1D porous C3N4/rGO composites with enhanced photocatalytic nitrogen fixation performance

Abstract

A modified thermal polycondensation method is developed to fabricate 1D porous C3N4/rGO (P-CN/rGO) composites using melamine and graphene oxide (GO) as raw materials. The resultant P-CN/rGO with specific surface area of 87.533 m2 g−1 shows an excellent photocatalytic nitrogen fixation performance. The NH3 yield rate of P-CN/rGO reaches to 9.8 mg L−1 h−1 gcat−1 under visible-light irradiation, which is 11.8 times greater in comparison with bulk C3N4 used alone. Such superior photocatalytic activity should be ascribed to the unique features of P-CN and the introduction of rGO. The 1D porous rod-like structure of P-CN provides a large number of active sites to activate N2 molecules and facilitate rapid charge transfer.

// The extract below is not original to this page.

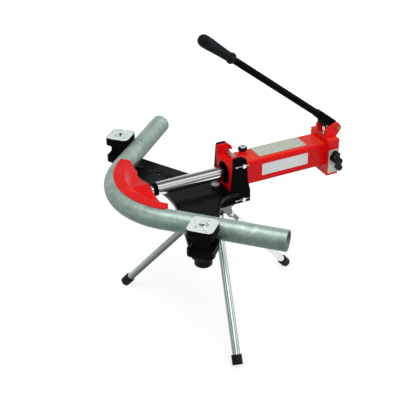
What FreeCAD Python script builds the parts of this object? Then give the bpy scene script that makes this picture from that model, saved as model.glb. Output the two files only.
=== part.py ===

The coupled rGO serves as co-catalyst to expand the light-harvest region of the composite from the ultraviolet to the visible-light region. Besides, it is disclosed that the high conductivity of rGO can facilitate the migration of photogenerated electrons from the photocatalyst to N2, thus preventing the electron–hole recombination and significantly ameliorating the photocatalytic nitrogen fixation performance. A reasonable photocatalytic mechanism is also proposed.